When Donald Trump introduced sweeping tariffs under the guise of “liberating” American trade, many feared a global economic stall. Yet, nearly two years later, the direst predictions have not come to pass. The IMF projects modest global GDP growth: 3.2% in 2025 and 3.1% in 2026. China, despite being the main target of U.S. duties, has diversified its exports and maintained momentum. The average U.S. import duty has only reached 16%—significant but not catastrophic.

Trump’s tariff experiment has been curbed not by diplomacy, but by the realities of economics. The U.S. share of global final import demand sits at just 17.5%, limiting Washington’s leverage. Exemptions for key sectors like electronics, along with market pushback (as seen in the April equity sell-off), have further diluted any systemic threat.

But while tariffs have proven manageable, AI investments are starting to resemble the overconfidence that preceded the dot-com crash of the late 1990s.

Massive capital is flowing into AI infrastructure, especially data centers. Imports of AI-relevant hardware are climbing. But ROI remains elusive. AI models, while promising, are not yet delivering transformative productivity gains. The market risks are mounting—especially given AI’s deep integration into venture funding, equity valuations, and national strategies.

According to estimates from McKinsey and CB Insights, global private investment into generative AI alone exceeded $40 billion in 2024, nearly doubling from the previous year. Much of this funding is going into startups with uncertain business models and long-term viability. Hardware imports supporting this AI surge—particularly chips and servers—now represent a growing share of U.S. tech imports.

What makes this dangerous is not just the economic misallocation of resources, but the missed opportunity costs. Under the Trump administration, U.S. federal policy has shifted sharply away from renewables and advanced green technologies. Electric vehicles, solar, and battery sectors—each with high job-creation and export potential—are underfunded. Instead, fossil fuels and speculative tech have taken precedence.
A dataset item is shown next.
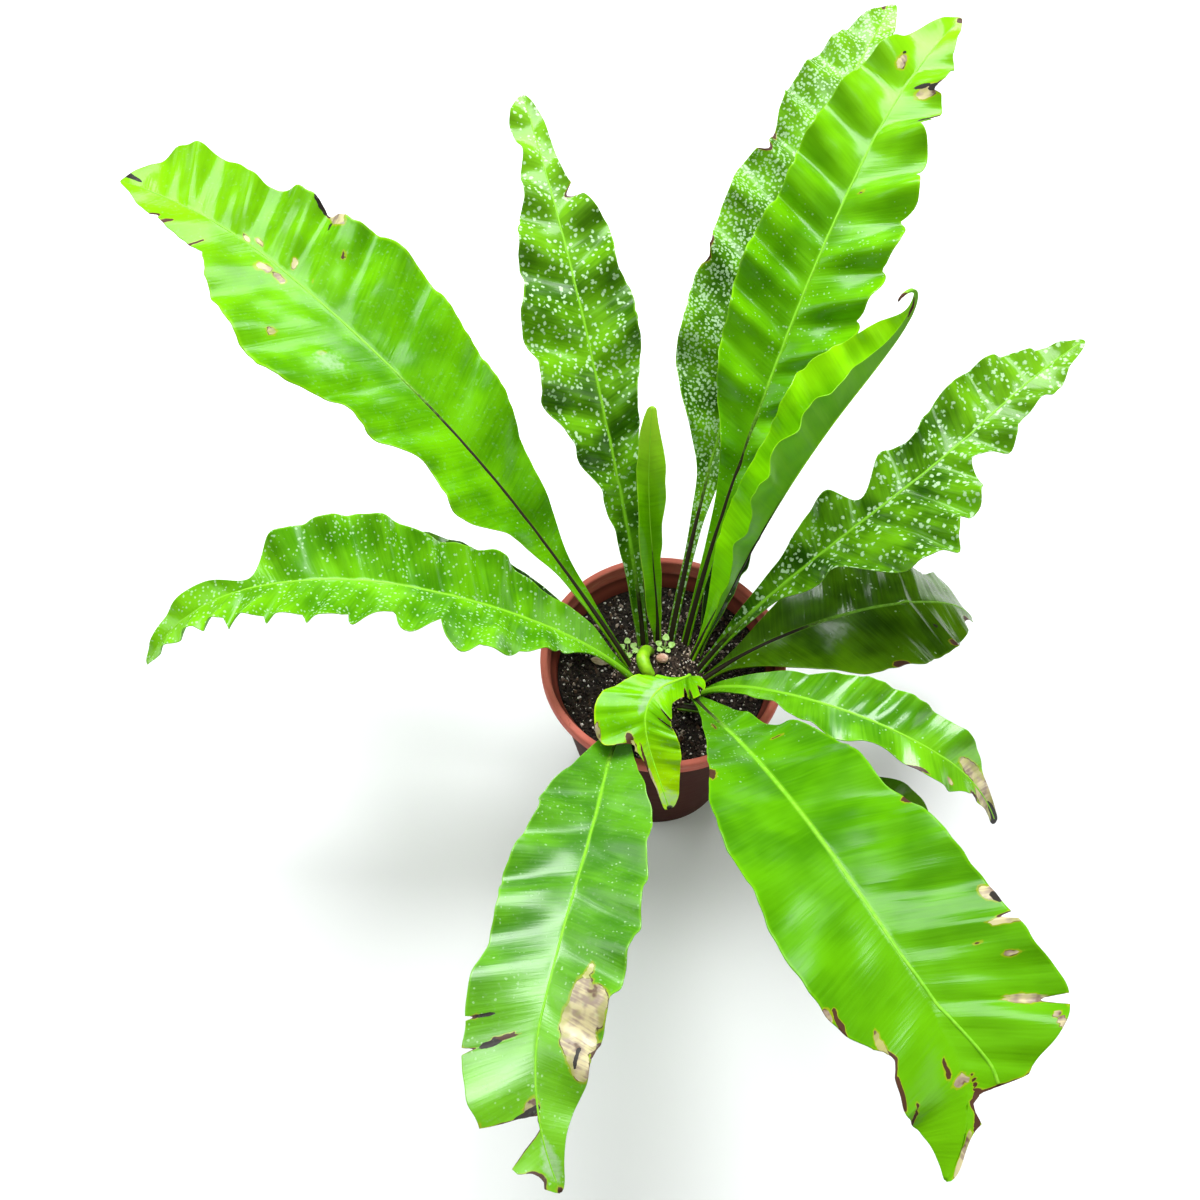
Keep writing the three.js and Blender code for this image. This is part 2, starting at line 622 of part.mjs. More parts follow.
function part(name, geometry, color, roughness) {
  const mesh = new THREE.Mesh(geometry, new THREE.MeshStandardMaterial({ color, roughness, metalness: 0 }));
  mesh.name = name;
  return mesh;
}

// Lays a loose piece down on the piece that carries it
function seated(piece, carrier) {
  piece.position.z = seatHeight(piece.geometry, toSolid(carrier.geometry));
  return piece;
}

const fern = new THREE.Group();
fern.name = 'potted_birds_nest_fern';

const pot = part('pot', potGeometry(), BROWN.pot, ROUGHNESS.plastic);
const soil = part('soil', soilGeometry(), BROWN.soil, ROUGHNESS.earth);
const rootstock = part('rootstock', rootstockGeometry(), BROWN.rootstock, ROUGHNESS.earth);
fern.add(pot, soil, rootstock);

for (const frond of FRONDS) {
  fern.add(part(frond.name, bladeGeometry(frondRows(frond)), frond.colour, ROUGHNESS.blade));
}
fern.add(part('crosier', crosierGeometry(), GREEN.young, ROUGHNESS.blade));
for (const tuft of SEEDLINGS) {
  fern.add(part(tuft.name, toGeometry(seedlingSolid(tuft)), GREEN.seedling, ROUGHNESS.blade));
}

const chip = part('leaf_chip', leafChipGeometry(), BROWN.chip, ROUGHNESS.earth);
const pebble = part('pebble', pebbleGeometry(), BROWN.pebble, ROUGHNESS.earth);
fern.add(seated(chip, soil), seated(pebble, rootstock));

export default fern;
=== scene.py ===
"""A potted bird's nest fern: fine blades, crown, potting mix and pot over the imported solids."""

import logging
import math
from dataclasses import dataclass, replace
from enum import Enum
from typing import Any

import bpy
import numpy as np
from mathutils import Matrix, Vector


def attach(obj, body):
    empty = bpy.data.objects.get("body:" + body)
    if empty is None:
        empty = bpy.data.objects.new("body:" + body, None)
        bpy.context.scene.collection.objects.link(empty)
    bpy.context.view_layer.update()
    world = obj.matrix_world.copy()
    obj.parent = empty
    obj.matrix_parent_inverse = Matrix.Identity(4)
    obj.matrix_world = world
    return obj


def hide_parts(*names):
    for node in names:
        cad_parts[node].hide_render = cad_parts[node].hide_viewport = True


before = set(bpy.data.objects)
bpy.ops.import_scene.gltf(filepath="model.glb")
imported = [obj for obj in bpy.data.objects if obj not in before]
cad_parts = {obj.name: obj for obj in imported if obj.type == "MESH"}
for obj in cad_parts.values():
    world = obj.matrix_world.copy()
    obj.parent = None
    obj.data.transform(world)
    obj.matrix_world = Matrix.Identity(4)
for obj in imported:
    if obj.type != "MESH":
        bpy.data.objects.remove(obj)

LOG = logging.getLogger("fern")

Colour = tuple[float, float, float]
Point = tuple[float, float, float]
Sizes = tuple[float, ...]
Array = np.ndarray
Faces = list[tuple[int, ...]]
Settings = dict[str, Any] | None
Inputs = dict[str | int, Any] | None

MM = 0.001
FULL_TURN = 2 * math.pi


def new_node(tree: bpy.types.NodeTree, kind: str, settings: Settings, inputs: Inputs) -> bpy.types.Node:
    """Adds one node to a tree.

    Args:
        tree: A material's or a recipe's tree.
        kind: The node's type.
        settings: The node's own settings, set first.
        inputs: Values, shades or sockets, by socket name or number.

    Returns:
        The node.
    """
    made = tree.nodes.new(kind)
    for key, value in (settings or {}).items():
        setattr(made, key, value)
    for key, value in (inputs or {}).items():
        source = getattr(value, "socket", value)
        if isinstance(source, bpy.types.NodeSocket):
            tree.links.new(source, made.inputs[key])
        else:
            made.inputs[key].default_value = value
    return made


class Shade:
    """One output of a material's nodes, on which Python's own operators work."""

    def __init__(self, paint: "Paint", socket: bpy.types.NodeSocket) -> None:
        """Keeps the material and the output."""
        self.paint = paint
        self.socket = socket

    def _math(self, operation: str, first: Any, second: Any = 0.0) -> "Shade":
        """Adds one Math node.

        Args:
            operation: The Math node's operation.
            first: A shade or a number.
            second: A shade or a number.

        Returns:
            The node's value.
        """
        return self.paint.node("ShaderNodeMath", {"operation": operation}, {0: first, 1: second})

    def __add__(self, other: Any) -> "Shade":
        """The sum."""
        return self._math("ADD", self, other)

    def __sub__(self, other: Any) -> "Shade":
        """The difference."""
        return self._math("SUBTRACT", self, other)

    def __rsub__(self, other: Any) -> "Shade":
        """The difference, from a number."""
        return self._math("SUBTRACT", other, self)

    def __mul__(self, other: Any) -> "Shade":
        """The product."""
        return self._math("MULTIPLY", self, other)

    __radd__ = __add__
    __rmul__ = __mul__

    def __abs__(self) -> "Shade":
        """The value without its sign."""
        return self._math("ABSOLUTE", self)

    def most(self, other: Any) -> "Shade":
        """The larger of two values."""
        return self._math("MAXIMUM", self, other)

    def sibling(self, name: str) -> "Shade":
        """Another output of the same node."""
        return Shade(self.paint, self.socket.node.outputs[name])

    def rise(self, low: float, high: float) -> "Shade":
        """A smooth step from 0 at low to 1 at high.

        Args:
            low: Where the step starts; it may be above high, and the step then falls.
            high: Where the step ends.

        Returns:
            The step.
        """
        if low > high:
            return 1.0 - self.rise(high, low)
        settings = {"interpolation_type": "SMOOTHSTEP"}
        inputs = {"Value": self, "From Min": low, "From Max": high}
        return self.paint.node("ShaderNodeMapRange", settings, inputs)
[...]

This stands in sharp contrast to China, which, despite its own geopolitical plays (such as rare earth export controls), is still broadly focused on economic fundamentals. Xi Jinping’s government continues to support industrial growth and infrastructure. While China is also eyeing AI dominance, it is doing so within a framework of export-led, balanced development.

The collapse of an AI investment bubble would reverberate globally. Unlike tariffs, which are sectoral and state-driven, a tech bust would impact credit markets, investor sentiment, and even national R&D agendas. The U.S. economy—currently placing outsized bets on AI—is especially vulnerable.

Investors and policymakers should revisit the lessons of the late 1990s. Exuberance without earnings is not strategy. With so much faith—and capital—poured into AI without parallel structural support for productivity, energy, or sustainability, the stage is being set for painful correction.